Au centre de la scène trône la réplique de la Jeep d’Émile, qui diffuse sur son pare-brise des séquences vidéo, captées sur une route réelle, du jeune homme en pleine conduite, qui s’arrête sur le bord du chemin pour prendre le message de son père. La vidéo vient créer un contraste fort intéressant entre la réalité et le fantasme : la scène devient le théâtre de l’imagination d’Émile, où son double prend place avec son père, dans une scénographie (de Paul Livernois) reproduisant l’environnement immédiat - la route de campagne-, tout en faisant référence aux jouets dédiés habituellement aux garçons, dont la fameuse Jeep, puis un bout de gazon synthétique et une route, peinte par terre, rappelant celles des tapis de jeu pour les petites voitures. La bâche du véhicule tout-terrain vient même se transformer en tente de camping, et le capot avant en table à manger.

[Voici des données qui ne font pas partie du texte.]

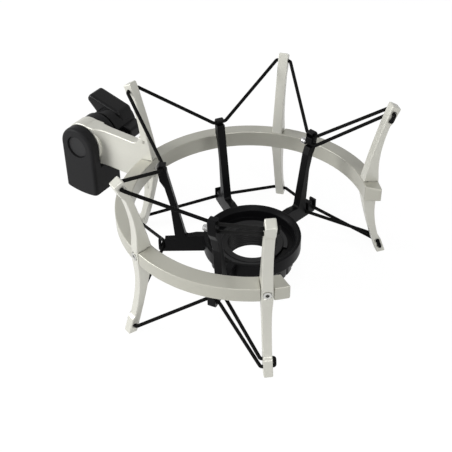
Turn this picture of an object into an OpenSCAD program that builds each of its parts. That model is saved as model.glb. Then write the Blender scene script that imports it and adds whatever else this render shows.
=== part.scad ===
// Elastic suspension for a studio microphone, with a swivelling stand adapter.
// +Z is up along the microphone axis. +X points out through the ring's opening, and the stand
// adapter is at -X. The origin is the centre of the mouth of the locking nut's thread.

/* [Ring] */
// Outer diameter of the C-shaped ring
ring_d = 150; // [135:1:190]
// Radial width of the ring
ring_w = 9.1; // [8:0.1:12]
// Height of the ring at its outer wall
ring_h = 8.2; // [7:0.1:11]
// Extra height of the inner wall over the outer one, above and below
ring_rise = 1; // [0.6:0.1:1.6]
// Rounding of the ring's edges
ring_round = 0.9; // [0.4:0.1:1.2]
// Height of the ring's middle above the thread mouth
ring_z = 26; // [22:0.5:36]
// Distance of the ring's centre behind the microphone's axis
ring_back = 2; // [0:0.5:4]
// Angle between the two front posts, across the opening
opening_angle = 98.5; // [80:1:110]
// Length of ring past each front post
ring_end = 9; // [6:0.5:12]
// Angle of each side post from the back
side_angle = 70.5; // [64:1:74]

/* [Posts] */
// Height of a post's tip over the ring's middle
tip_h = 52.7; // [46:0.5:62]
// Depth of a post's foot below the ring's middle
foot_h = 50.6; // [46:0.2:58]
// Reach of a tip's inner edge outside the ring's outer wall
tip_out = 4.2; // [2.5:0.1:5]
// Reach of a foot's inner edge outside the ring's outer wall
foot_out = 4.3; // [3:0.1:5.5]
// Radial depth of the thick end blocks
block_d = 5.2; // [5:0.1:6.4]
// Length of the upper end block
tip_block = 10.6; // [9:0.1:13]
// Length of the lower end block
foot_block = 11.4; // [10:0.1:14]
// Drop of a tip's sloping top face
tip_drop = 2.6; // [1.5:0.1:3.5]
// Height of the ledge under an end block
ledge_h = 2.2; // [1:0.1:3]
// Radial depth of the upper stem just under its block
stem_d_up = 4; // [3.4:0.1:5]
// Radial depth of the lower stem just over its block
stem_d_low = 5; // [4:0.1:5.4]
// Bow of the legs' inner edge
leg_bow = 0.85; // [0:0.05:1.2]
// Width of a post where it sits in the ring
post_w = 6.6; // [6.2:0.1:8]
// Width of the upper leg
leg_w_up = 5.7; // [5.2:0.1:6.4]
// Width of the lower leg
leg_w_low = 5.1; // [4.6:0.1:6]
// Thickness of the ring's web behind each post
web_t = 2.8; // [2.4:0.1:4]
// How far a post stands proud of the ring
post_proud = 0.35; // [0.1:0.05:0.8]
// Gap between a post and its notch
notch_gap = 0.12; // [0.08:0.01:0.2]

/* [Post screws] */
// Shank diameter of a post screw
screw_d = 2.6; // [2.2:0.1:3.2]
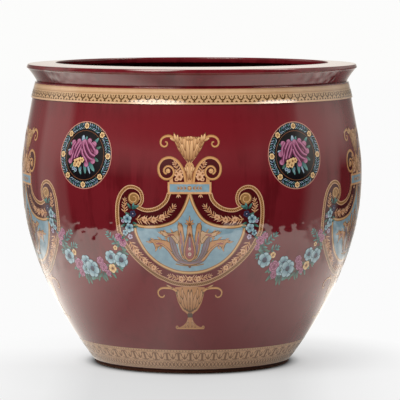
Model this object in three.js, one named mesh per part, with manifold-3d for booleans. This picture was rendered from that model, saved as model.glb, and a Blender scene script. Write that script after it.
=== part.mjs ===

Sur le grand écran qui ferme l’arrière-scène sont projetés des tableaux abstraits de Nicolas De Staël, appuyant de belle manière, par leurs textures et leurs couleurs, les différents retours dans le passé, une signature reconnaissable de Lavalou.

Qu’est-ce que la paternité ? Combien de temps ça prend devenir père ? Qu’est-ce que ça veut dire exactement être père ? Comment peut-on éviter d’être un mauvais père ? Des questions bien sérieuses que Serge Marois explore par les yeux d’Émile devenu à son tour adulte, tout en évitant le piège de la confrontation père-fils pour embrasser le thème de la réconciliation. Une réconciliation tout en fantaisie, en profondeur et en tendresse masculine, avec ses forces et ses faiblesses.